Sempat Ricuh, Aksi Kawal Putusan MK di Gedung DPRD Jatim Berlangsung Panas
- Mokhamad Dofir/Viva Jatim
Semula, dalam putusannya MK menurunkan prosesntase ambang batas pencalonan bagi parpol yang memperoleh kursi di DPRD provinsi maupun kabupaten/kota, dari semula minimal 20 persen. Namun, DPR menyepakati bahwa putusan MK tersebut hanya berlaku untuk parpol nonparlemen. Segera setelah itu protes berdatangan dari seluruh daerah di negeri ini.
Tidak hanya di dunia maya, di dunia nyata, sejumlam massa dari berbagai elemen masyarakat melakukan aksi penolakan terhadap kesepakatan Baleg DPR RI soal RUU Pilkada tersebut. DPR dinilai masyarakat berupaya mengebiri demokrasi dan hanya memihak golongan tertentu.
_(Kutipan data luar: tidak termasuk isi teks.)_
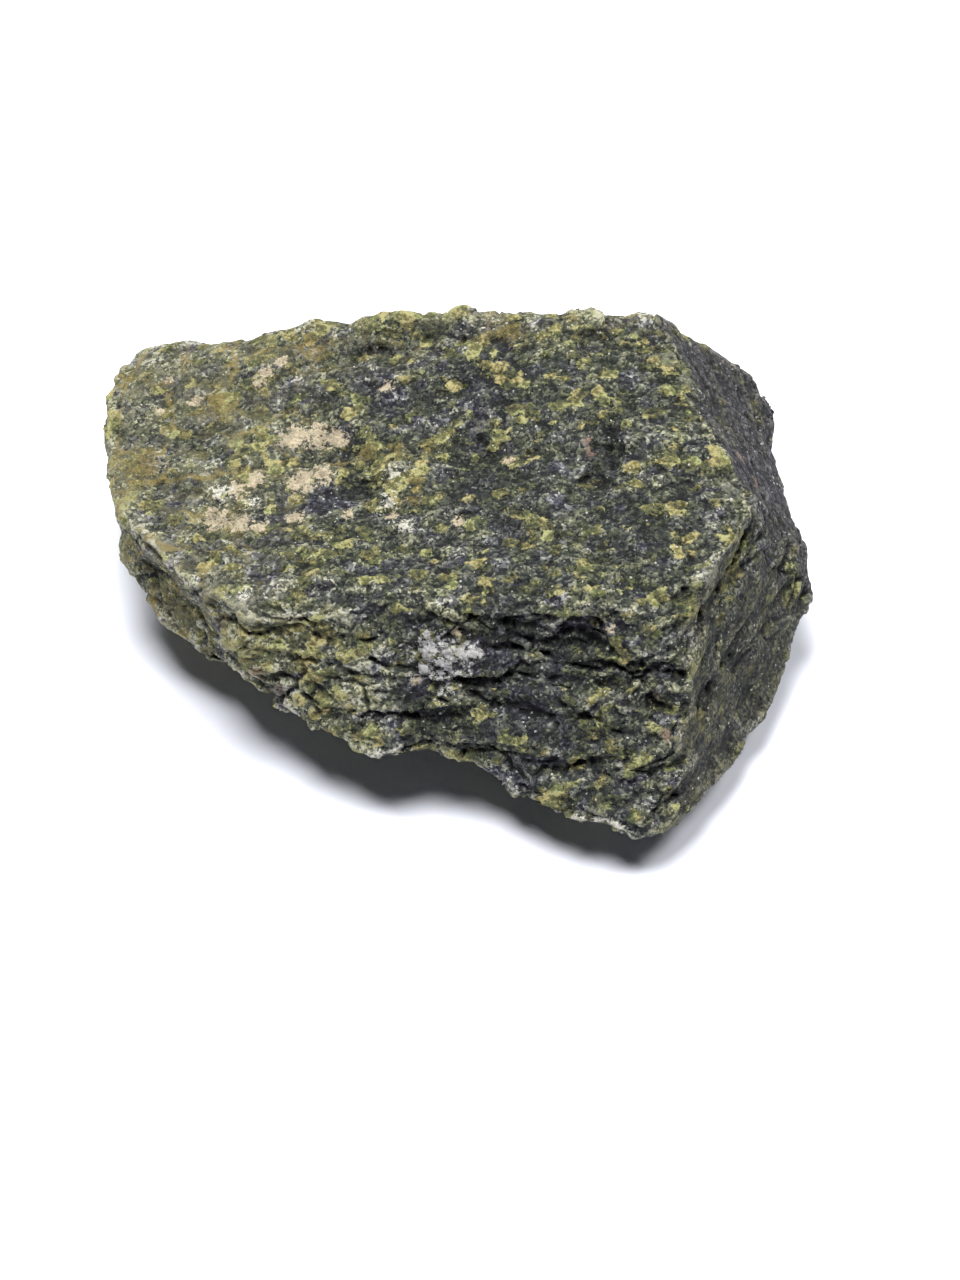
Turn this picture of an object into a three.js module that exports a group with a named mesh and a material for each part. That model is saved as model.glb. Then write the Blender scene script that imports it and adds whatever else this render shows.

Akibatnya, RUU Pilkada yang sejatinya diparipurnakan untuk disahkan pada Kamis, 22 Agustus 2024, batal digelar dan ditunda.
Secara tidak langsung, protes publik itu menguntungkan beberapa partai yang jika mengacu pada kesepakatan Baleg DPR tidak bisa mengusung paslon sendiri. Contohnya PDIP untuk pilkada di DKI Jakarta dan Jawa Timur. Setelah RUU Pilkada batal disahkan dan tetap menggunakan putusan MK, PDIP bisa mengusung calon sendiri di Pilgub DKI Jakarta dan Pilgub Jatim.
Karena itu, di Jawa Timur, PDIP Jatim sampai-sampai menyampaikan terima kasih kepada rakyat yang memprotes RUU Pilkada. Namun, masyarakat menegaskan bahwa demonstrasi digelar bukan untuk kepentingan partai tertentu, tapi murni untuk berjalannya demokrasi yang sehat di Indonesia.